Once again though, thanks for the compliments. My wife, family and I will be very happy and very relieved when it truely is done.

Thanks Again,

Dan


----------



## pigeedoodle (Dec 11, 2007)

I've been having a blast looking at all the designs. I'm lucky my hubby and I do construction stuff for fun (yes we are idiots  ) so hopefully we can do a big chunk of the work ourselves. Hey, Dan, I wasn't able to see your attachments -- I would love to see the pictures of your loft -- it sounds great.
Thanks, Con


----------



## learning (May 19, 2006)

A lot of the earlier pictures in the thread I had to remove to make room for more. The more recent pictures on pages 6 and 7 should work though.

Dan


----------



## DEEJAY7950 (Dec 13, 2006)

Dan,some day I would like to come see your loft when it's finished!


----------



## Guest (Dec 21, 2007)

Dan just have to say your an inspiration to us all ,keep up the good work and thru you most will live the dream in one way or another for sure


----------



## learning (May 19, 2006)

Deejay,

The door is always open! You aren't that far away. Come on up! Actually my family and I are down at Disney World at least once a year. Maybe I can stop by since you are right there?! 

Lakota,

You are too kind and you give me way too much credit. I am just a very average guy who always dreamed of creating something on his own that was special. (My wife says this project is my mid-life crisis  and if it is a choice between this and a 25 year old blonde, she supports this 110%!!  )

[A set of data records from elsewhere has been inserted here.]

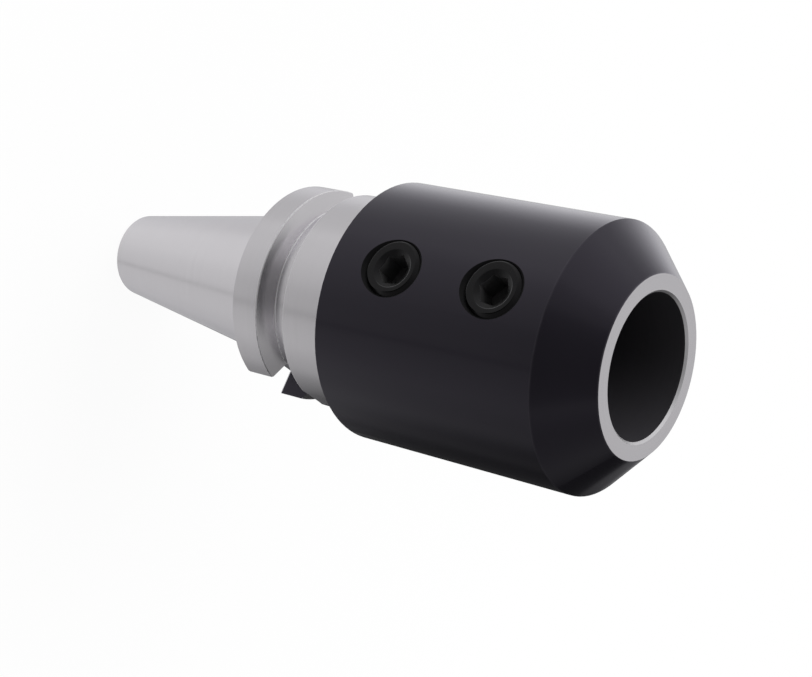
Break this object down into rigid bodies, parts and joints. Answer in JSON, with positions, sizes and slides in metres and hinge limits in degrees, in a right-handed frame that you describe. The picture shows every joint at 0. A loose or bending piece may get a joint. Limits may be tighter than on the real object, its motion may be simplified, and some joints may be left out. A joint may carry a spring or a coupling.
{
  "type": "side lock end mill holder",
  "caption": "Steep-taper milling tool holder with a gripper groove, drive slots and a black clamping body whose side set screws lock a flatted tool shank.",
  "frame": {"origin": "centre of the taper's gauge plane, on the spindle axis", "axes": "+Z along the spindle axis from the gauge plane to the nose, -Y the side of the clamp screws, +X and -X the drive slots; the holder stands on the small end of its taper"},
  "size_m": [0.075, 0.075, 0.1869],
  "materials": {
    "holder_steel": "black oxide clamping body, ground shank, flange, collar and nose face",
    "screw_steel": "black oxide alloy steel"
  },
  "bodies": {
    "holder": {"holder_body": "holder_steel"},
    "rear_screw": {"rear_clamp_screw": "screw_steel"},
    "front_screw": {"front_clamp_screw": "screw_steel"}
  },
  "joints": [
    {"name": "rear_screw_travel", "type": "slide", "parent": "holder", "child": "rear_screw", "axis": [0, -1, 0], "range_m": [-0.00275, 0.01]},
    {"name": "front_screw_travel", "type": "slide", "parent": "holder", "child": "front_screw", "axis": [0, -1, 0], "range_m": [-0.00275, 0.01]}
  ]
}
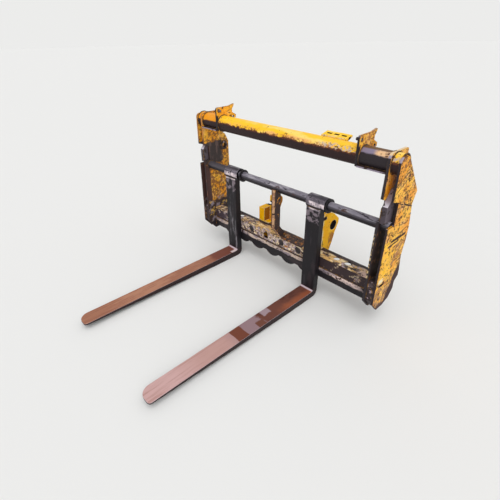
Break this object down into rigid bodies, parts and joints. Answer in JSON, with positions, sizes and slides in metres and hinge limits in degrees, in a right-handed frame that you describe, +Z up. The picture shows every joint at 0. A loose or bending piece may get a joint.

In all actuallity the loft was just the easy part. The real challenge will be to create my own strain of top notch, pre-potent racing pigeons that are at the top of just about any racing sheet! That part is a long way from reality.  Thanks to Warren Smith for setting me on the right path. God, he has gorgeous pigeons! The rest is up to me and I can't wait to get this first round of my very own birds out of their shells and see what they can do to get me going in the right direction!

Thanks again guys, and best of luck to all of you out there that are trying to create your own "something special". Just take it one step at a time and view each step as an accomplishment in and of itself and pretty soon you will be where you wanted to be.

Dan


----------



## SmithFamilyLoft (Nov 22, 2004)

Oh boy....at the risk of of being self promoting...please Learning....share what you have produced in 2009 ! Was doing some web surfing, and your name came up on the internet, so I want to know how things look for the 2009 season ?


----------